I realize I never really measured the signal transfer function for each of these Photo Detectors (PD).  This post summarizes measurements of the optical to electrical signal output signal transfer function. Here I used the Jenne rig at the 40m and took a transfer function using an Aglent 4395A from 30 kHz to 5 MHz.

I've labeled the two PD in the homodyne as unit A and unit B.  Below (first attached)  is the raw TF as measured by the Aglient taking the ratio of the detector to the reference NF1611 detector:

## Fixing differences between output impedance unit A and B

After looking a bit at the circuit I realized that I had added 100 Ω in series in detector B (to limit current draw when driving 50 Ω loads).  This had not been added to the detector A, which means that with more power than 300 µW on this detector the op amp would be drawing more than 30 mA when driving a 50 Ω.  This shouldn't have been an issue when driving the summing circuit, but is good practice.

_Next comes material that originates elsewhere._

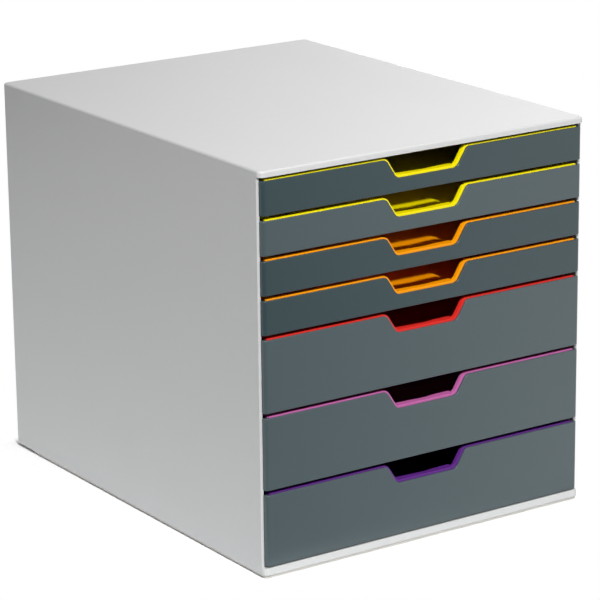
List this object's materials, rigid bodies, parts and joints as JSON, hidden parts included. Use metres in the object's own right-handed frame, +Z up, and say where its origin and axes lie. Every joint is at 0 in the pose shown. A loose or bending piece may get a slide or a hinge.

I added 100 Ω in series with op27 output (thin film 1206 size) in detector A to match the output to that of detector B.  I remeasured the TF and get a much better match between the paths.

## Calibrating TIA Measurment

The following is used to calibrate the  transfer function (See PSL:2247):

$\dpi{100} Z_\textrm{AC,PD} = Z_\textrm{AC,Ref} R_\textrm{PC}e^{i\delta\phi} T_\textrm{meas}$

where ZAC,PD is Calculated RF Transimpedance, Z AC,Ref is the known RF transimpedance of the reference photodiode, 𝛿ϕ is arbitrary phase delay due to light and cable length and RPC  is the photocurrent ratio at DC of reference PD to RFPD under test given by

$\dpi{100} R_\textrm{PC} = \frac{V_\textrm{DC,Ref}/Z_\textrm{DC,Ref}}{V_\textrm{DC,PD}/Z_\textrm{DC,PD}}$

For these measurements the calibration factors were as follows:

Unit A TF (after adding 100 Ω series​ output): measured NF1611 DC voltage of 780 mV (@ 1 MΩ impedance), PD DC output voltage was -1.20 V (@ 1 MΩ impedance).  Here the photodetector has transresistance is 6.8 kΩ. The NF1611 detectors have a DC path gain of 10 kΩ and an AC path gain of 700 Ω. From this the R_PC is 0.4496.  Here I ignore the overall phase (at ~1 MHz as the pi phase shift length is 150 m, so negligible).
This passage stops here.